The decision to start out small was intentional as Gohar says he wanted to keep his ‘laboratory of business’ away from central Lahore, home to the city’s big hawks. “Krishan Nagar was a place where young boys played soccer in cricket grounds and burgers were more in demand than chicken tikkas,” he says sharing the obvious irony. “The idea was to learn, to try and experiment in a locality which was cheaper than the rest of the city and also hosted a population we thought was fond of burgers.” To top it off, Gohar says they only started with a capital of Rs 300,000.
That outlet, however, was shut down in 2016 and moved to Defence Housing Authority – an upscale locality in Lahore, to cater to a growing demand of their product, followed by another branch in Johar Town.
This Lahori burger joint is much like those that have sprung up over the past decade in Karachi – the economic hub of the country. Like JJ, Burger Shack and Burger Inc. also don’t offer a sitting area for their customers. This, according to Gohar, is to make sure that their costs remain low and allow them to sell good quality burgers at affordable prices. And that does not seem to affect their popularity among customers, who not just celebrate their birthdays standing outside the outlet but also pack away some saucy goodness for eager friends as far off as Dubai.
But this meticulous focus on brand image, while trying to strike a balance between high quality and low prices, has not left the business very profitable. Claiming to have one of the lowest profit margins in the burger joint industry, Gohar says Johnny & Jugnu makes a meagre amount of profit. However, he says this is not a problem. For now Gohar is content with earning a low profit. Their primary focus remains on building a brand image instead of maximizing profits. Gohar says that Pakistan’s image has been tainted globally in the recent past with the international media labelling the country as oppressed, violent and extremist. The owners of JJ wish to set that straight and use their food brand as a means to highlight the positive side of their country.
Offering five products: Fillet Burger, Zinger Burger, Patty Burger, Shami Burger and Tortilla Wrap, JJ’s cheapest burger would cost you Rs260 and can go up to Rs330. And with a deal that includes fries and drink, it can cost you slightly above Rs500. But what’s truly special to the outlet is their range of homemade sauces that the outlet takes great pride in. The sauces are advertised by the team as the ‘top six contenders for the greatest sauce ever’ on their Facebook page, which currently has over 25, 000 likes.
“We lose approximately a thousand customers each month for not serving beef burgers,”
The recipe for each of the sauces offered by Johnny & Jugnu is closely guarded but not without the realization that the secret will not remain forever. Initially all JJ recipes were hand-prepared by the owners themselves but now, some members of the workforce have been let in on the secret.

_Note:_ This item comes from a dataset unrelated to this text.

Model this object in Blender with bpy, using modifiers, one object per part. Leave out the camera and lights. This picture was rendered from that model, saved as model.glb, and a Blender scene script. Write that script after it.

JJ has introduced sauces as their specialty and Gohar recalls instances when their employees were offered money for their recipes. “If recipes of leading food chains can get leaked and replicated, so can ours,” Gohar concedes. “That is the reason why we promote the brand and not the product, for the brand is Pakistani while the product has been synonymous with Western culture for very long.
But the hardest decision for JJ was to launch their Shami Burger –a popular roadside snack, instead of a beef burger – the ultimate want of burger enthusiasts. “We lose approximately a thousand customers each month for not serving beef burgers,” says Gohar. Defending the decision, he insists that the launch of Shami Burger was the right move and in the long run will help build the brand image that the owners are looking for. This approach was also reflected in its recent advertisement on social media publicizing its shaami burger. The ad which is also featured on their Facebook page was produced by an ad agency that caters to a ‘purely local’ market, exactly what Gohar and his partners wanted.
Majority of the supplies are locally produced or homemade, with the exception of French fries which are imported from South East Asia or Netherlands. The payable turnover ratio each month is four times, making it a weekly payment which is upfront and which keeps the suppliers happy.
What is strikingly different about this particular eatery is its human resource management, something which initially posed challenges to the founders. This, Gohar recalls was due to underestimation on their part of the investment and the training required for maintaining quality. At JJ, human resource management is entirely decentralized, although there is a chain of command and specific job descriptions when it comes to performing tasks.
“The only competition I’m worried about is the mentality that Pakistanis cannot produce quality food like international brands.”
The hiring or firing of an employee is the prerogative of the council of employees. Every employee is a part of the council and has a voting right – one vote for each person, including Gohar himself. Every month a meeting is convened, wherein the performance of all the employees is gauged. Rewards are given out to high performers while a hearing is initiated against those who underperform allowing them to defend their case.
“We have very high quality standards when it comes to making the product, hence we cannot afford any lapse on part of our employees,” says Gohar. “I have delegated the hiring and firing, performance evaluation to my employees simply because I cannot do everything everywhere.” Gohar explains the rationale saying that it motivates his employees knowing that they are part of a family, and in command of their own future at the organization.
While the food they offer is not Pakistani per se, but the image of the brand, from its name to one of its most popular shaami burgers is. As for competition, Gohar is clear about who and what he is competing against. “The only competition I’m worried about is the mentality that Pakistanis cannot produce quality food like international brands.”
All three partners have one dream – to alter this very mindset and make Johnny & Jugnu a global brand name which every Pakistani can be proud of.